Former UFC featherweight champion, Ilia Topuria, surrendered his 145-pound title to purse a second strap in the lightweight division. With Islam Makhachev headed to welterweight, “El Matador” will battle former 155-pound kingpin, Charles Oliveira, for the vacant title atop the UFC 317 pay-per-view (PPV) card next month in Las Vegas.
That’s what makes the timing of his departure “a little bit odd.”
Topuria recently split from his longtime team in favor of a more travel-friend squad. His former head coach was “sad” about the departure but insisted there was no bad blood. Former UFC heavyweight champion Daniel Cormier, who now serves as analyst and color commentator, suggests there may be more to the story.
“Ilia Topuria wants to fight Islam but needs to get through Charles Oliveira first, especially when we are hearing that he and his team are kind of going in separate directions,” Cormier said on his YouTube channel. “Just because of the schedule, they said it’s no bad blood. I really don’t know how, at this point, a month before what will be your opportunity to win a second title, how much effect that will have on Team Topuria.”
Topuria is a sizable betting favorite heading into UFC 317.
“Honestly, if I’m Ilia, I’m still just using those guys because even if I have to do my training camp with someone else,” Cormier continued. “I know that those guys know me so well, that if they can get with me for a week, two weeks, we are still so aligned — especially if there’s no bad blood — we’re still so aligned that we will get through the fight, and we will still be able to coexist. Not only coexist, but also we gel. Right? This is the team that got this guy from a young, young man, to being 16-0 and a UFC champion, beating the two greatest featherweights of all time. So to have that familiarity is very important to an athlete.”
At the same time, changes can be inevitable.

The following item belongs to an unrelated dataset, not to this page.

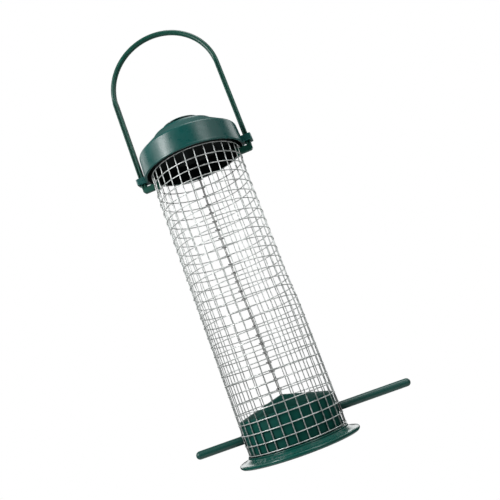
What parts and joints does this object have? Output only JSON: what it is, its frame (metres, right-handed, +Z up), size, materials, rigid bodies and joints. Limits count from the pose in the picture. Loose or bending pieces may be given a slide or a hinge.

“A lot of times we see athletes switch teams as they get down later into the career — this man is still in the heart of his career,” Cormier said. “So there is something to the idea that we have grown so much that we can’t come together and collaborate on what is going to be one of the biggest moments of his entire fight career, especially knowing those guys have trained him since he was like 15 years old. To me, that’s a little bit odd, but it is what it is.”
We’ll find out for certain next month in Las Vegas.